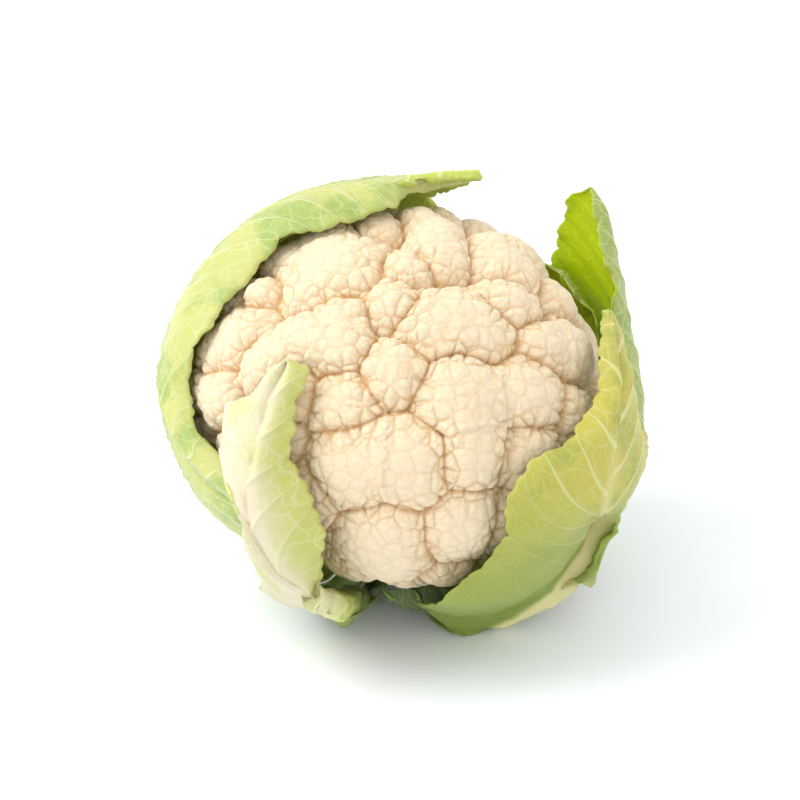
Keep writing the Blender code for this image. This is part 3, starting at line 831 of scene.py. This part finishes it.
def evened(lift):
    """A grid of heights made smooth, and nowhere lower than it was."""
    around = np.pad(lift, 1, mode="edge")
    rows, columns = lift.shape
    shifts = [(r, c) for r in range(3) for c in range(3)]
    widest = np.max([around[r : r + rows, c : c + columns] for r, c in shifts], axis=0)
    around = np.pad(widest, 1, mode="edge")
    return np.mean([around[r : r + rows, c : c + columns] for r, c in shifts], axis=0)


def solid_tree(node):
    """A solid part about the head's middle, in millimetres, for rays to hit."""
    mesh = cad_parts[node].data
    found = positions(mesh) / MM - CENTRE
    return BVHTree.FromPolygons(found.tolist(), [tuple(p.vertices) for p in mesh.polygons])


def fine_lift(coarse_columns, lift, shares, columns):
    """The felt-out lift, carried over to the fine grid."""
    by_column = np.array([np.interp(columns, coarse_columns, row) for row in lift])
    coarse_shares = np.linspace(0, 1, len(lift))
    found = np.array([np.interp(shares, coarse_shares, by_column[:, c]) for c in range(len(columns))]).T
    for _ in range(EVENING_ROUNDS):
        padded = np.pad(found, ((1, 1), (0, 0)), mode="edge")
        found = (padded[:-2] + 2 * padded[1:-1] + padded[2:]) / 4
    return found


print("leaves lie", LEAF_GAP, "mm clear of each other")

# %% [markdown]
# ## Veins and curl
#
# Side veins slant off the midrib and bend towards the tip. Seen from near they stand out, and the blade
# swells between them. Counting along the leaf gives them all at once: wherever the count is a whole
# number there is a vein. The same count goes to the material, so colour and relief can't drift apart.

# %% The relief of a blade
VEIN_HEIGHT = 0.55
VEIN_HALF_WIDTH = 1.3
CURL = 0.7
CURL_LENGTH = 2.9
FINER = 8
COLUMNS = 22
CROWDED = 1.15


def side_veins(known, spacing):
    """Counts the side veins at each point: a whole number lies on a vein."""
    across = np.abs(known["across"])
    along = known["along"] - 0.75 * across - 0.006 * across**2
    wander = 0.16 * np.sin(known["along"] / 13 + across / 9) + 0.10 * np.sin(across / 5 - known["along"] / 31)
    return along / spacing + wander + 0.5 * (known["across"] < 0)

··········

Repeat the preceding lines exactly, please, every one of them.

THE RESPONSE —
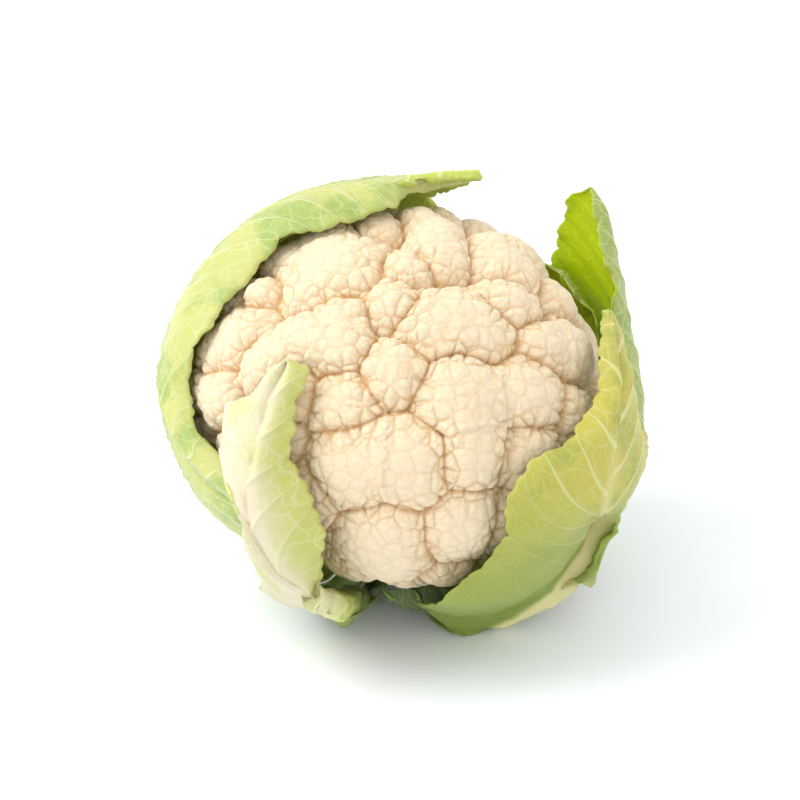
Keep writing the Blender code for this image. This is part 3, starting at line 831 of scene.py. This part finishes it.
def evened(lift):
    """A grid of heights made smooth, and nowhere lower than it was."""
    around = np.pad(lift, 1, mode="edge")
    rows, columns = lift.shape
    shifts = [(r, c) for r in range(3) for c in range(3)]
    widest = np.max([around[r : r + rows, c : c + columns] for r, c in shifts], axis=0)
    around = np.pad(widest, 1, mode="edge")
    return np.mean([around[r : r + rows, c : c + columns] for r, c in shifts], axis=0)


def solid_tree(node):
    """A solid part about the head's middle, in millimetres, for rays to hit."""
    mesh = cad_parts[node].data
    found = positions(mesh) / MM - CENTRE
    return BVHTree.FromPolygons(found.tolist(), [tuple(p.vertices) for p in mesh.polygons])


def fine_lift(coarse_columns, lift, shares, columns):
    """The felt-out lift, carried over to the fine grid."""
    by_column = np.array([np.interp(columns, coarse_columns, row) for row in lift])
    coarse_shares = np.linspace(0, 1, len(lift))
    found = np.array([np.interp(shares, coarse_shares, by_column[:, c]) for c in range(len(columns))]).T
    for _ in range(EVENING_ROUNDS):
        padded = np.pad(found, ((1, 1), (0, 0)), mode="edge")
        found = (padded[:-2] + 2 * padded[1:-1] + padded[2:]) / 4
    return found


print("leaves lie", LEAF_GAP, "mm clear of each other")

# %% [markdown]
# ## Veins and curl
#
# Side veins slant off the midrib and bend towards the tip. Seen from near they stand out, and the blade
# swells between them. Counting along the leaf gives them all at once: wherever the count is a whole
# number there is a vein. The same count goes to the material, so colour and relief can't drift apart.

# %% The relief of a blade
VEIN_HEIGHT = 0.55
VEIN_HALF_WIDTH = 1.3
CURL = 0.7
CURL_LENGTH = 2.9
FINER = 8
COLUMNS = 22
CROWDED = 1.15


def side_veins(known, spacing):
    """Counts the side veins at each point: a whole number lies on a vein."""
    across = np.abs(known["across"])
    along = known["along"] - 0.75 * across - 0.006 * across**2
    wander = 0.16 * np.sin(known["along"] / 13 + across / 9) + 0.10 * np.sin(across / 5 - known["along"] / 31)
    return along / spacing + wander + 0.5 * (known["across"] < 0)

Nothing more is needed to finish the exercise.